Firstly, the average time lag between this event and a recession is nearly two years (Credit Suisse), with strong returns still possible in the interim. Moreover, whilst we shouldn’t ignore its record, it is not fool proof for a variety of reasons, and just because it has worked in the past doesn’t mean it will now. The decision to move to cash is also a risky one… people label it as “riskless” incorrectly; inflation and currency risk are huge, especially with Brexit coming up. It is not inconceivable that your summer holiday could cost you 20% more next year, especially if you visit the US, and visits to the EU are up around 10% on last year already!

Then there are the two most important reasons not to take rash action. Firstly, we have a much wider investment universe from which to manage risk than we have ever had before. It will no doubt come as a surprise to many of you that under the current portfolio mix, we expect short term returns to be greater in a hard Brexit/no deal than in a soft. This should help highlight the flexibility we have to avoid certain risks – something we have a track record of doing across the last 11 years. Then secondly, it’s important to remember the long term benefits of keeping your money in tax-efficient vehicles, which can often override the investment performance anyway.

So to summarise, we are not yet convinced that we are heading for a recession in the short term, but we are alive to the possibility and it’s prudent to appreciate that we could be wrong. Either way, both the long and the short answer to the question around what to do in the face of the next recession is… nothing. Staying invested is crucial, because where there’s a threat there’s also an opportunity.

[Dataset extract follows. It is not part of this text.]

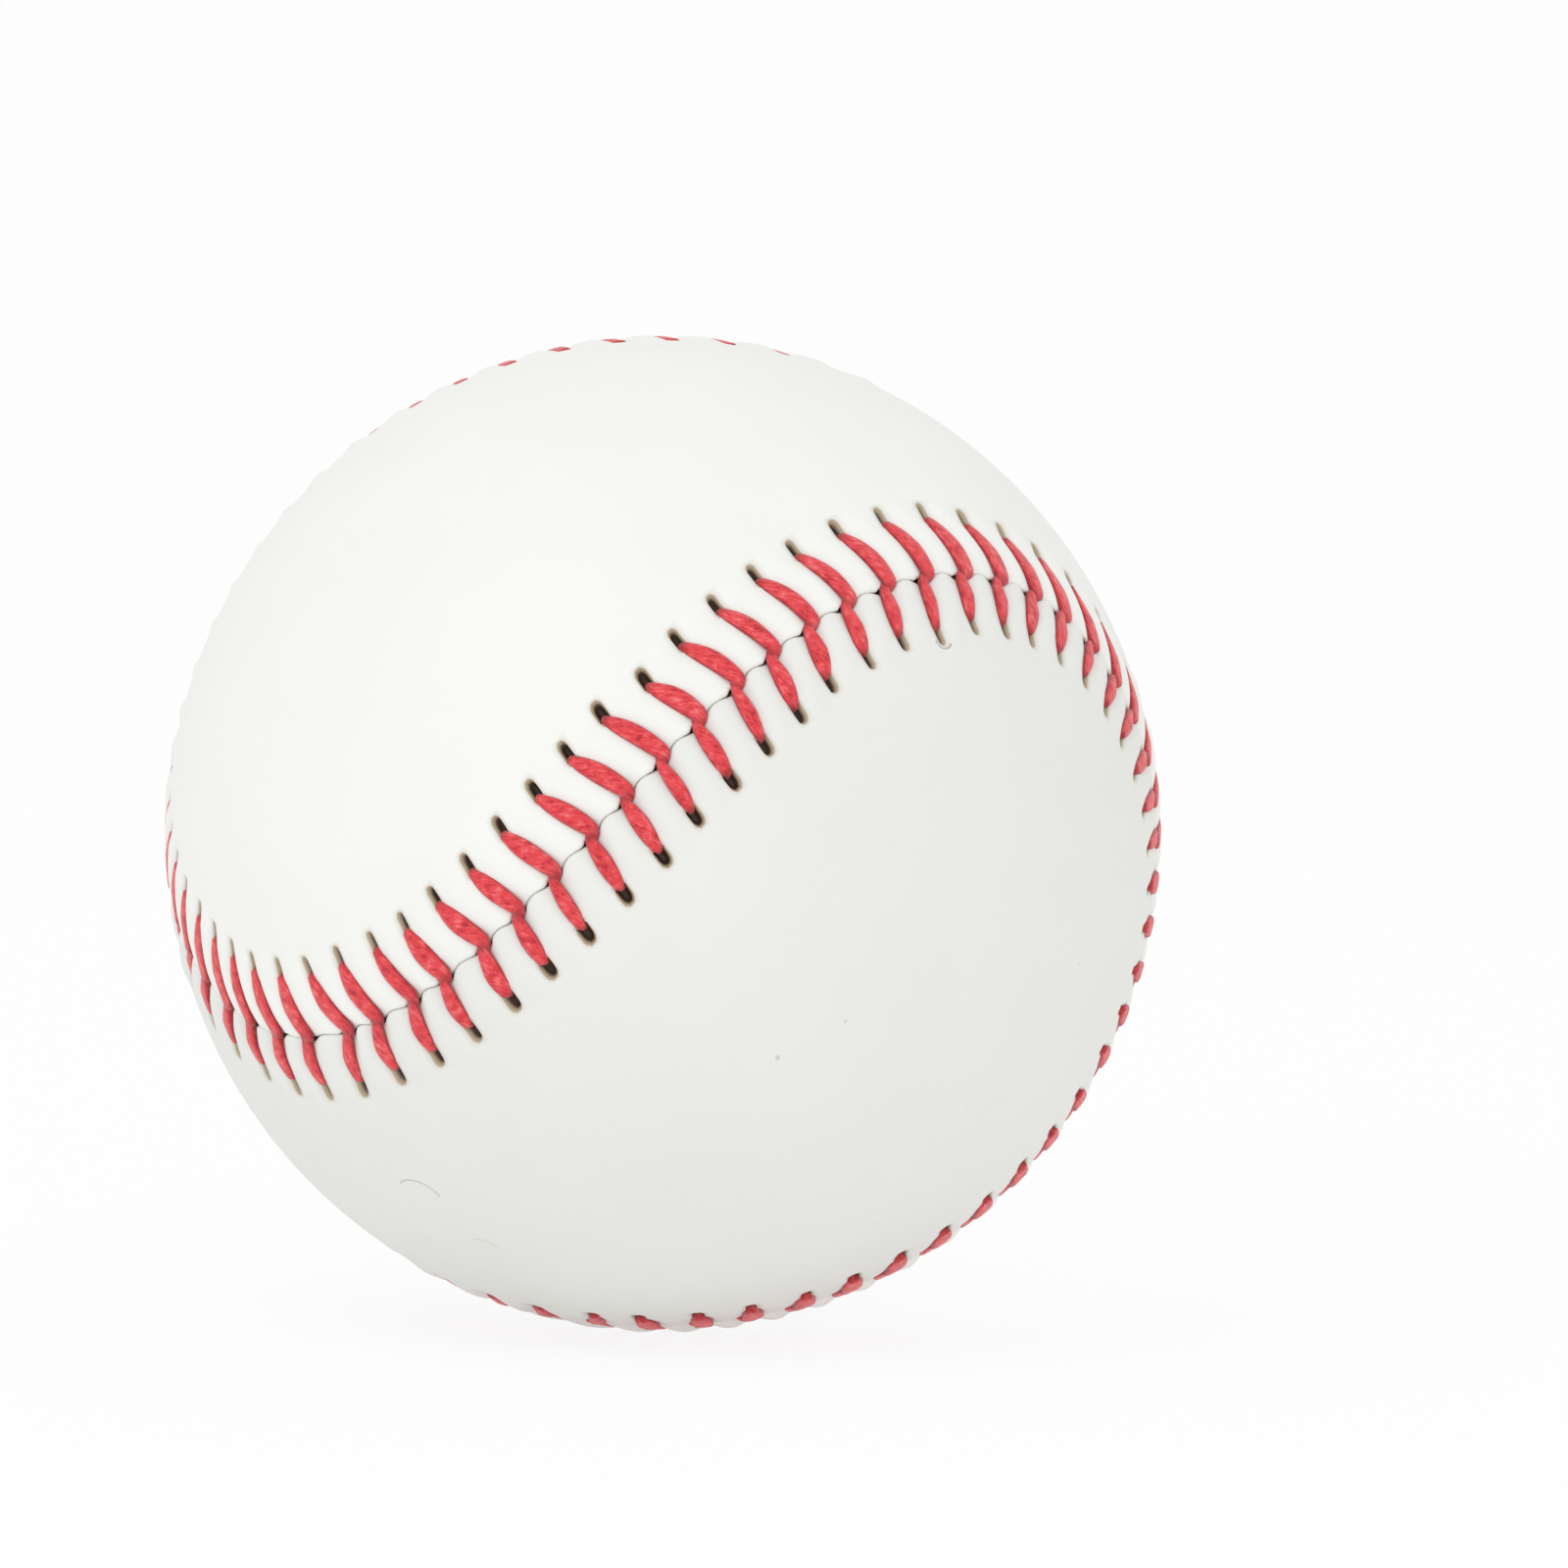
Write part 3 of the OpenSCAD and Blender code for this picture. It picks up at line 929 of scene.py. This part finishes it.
    def edge(self, stitch: np.ndarray, x: np.ndarray) -> np.ndarray:
        """How far the panel's edge draws back from the seam's middle line.

        Args:
            stitch: the number of the stitch.
            x: distance along the seam from the stitch's even place, in millimetres.

        Returns:
            Distances, in millimetres, towards the panel's middle.
        """
        pitch, side = self.stitching.seam.pitch, self.side
        x = self.stitching.even_x(stitch, x)
        wave = self.edge_wave * np.cos(2 * math.pi * (x - self.edge_wave_x) / pitch)
        at, depth, width = self.notch[side]
        near = (x - at + pitch / 2) % pitch - pitch / 2
        return side.value * (self.edge_mean + wave) + depth * np.exp(-((near / width) ** 2))

    def height(self, d: np.ndarray, y: np.ndarray, free: np.ndarray) -> np.ndarray:
        """The leather's height over the plain ball.

        Args:
            d: distance from the arm's middle line, in millimetres.
            y: distance from the edge, in millimetres.
            free: how freely it puckers there, 0 to 1.

        Returns:
            Heights, in millimetres.
        """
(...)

Finally, just because we don’t believe a recession is around the corner (just yet), doesn’t mean we aren’t acting – we have recently reduced portfolio risk on the back of strong returns year to date, in anticipation of an opportunity around the corner. This prudent approach is vital to the sustainability of the portfolios, and irrespective of how good we believe we are, ‘no one can see a bubble. That’s what makes it a bubble.” (The Big Short, 2015).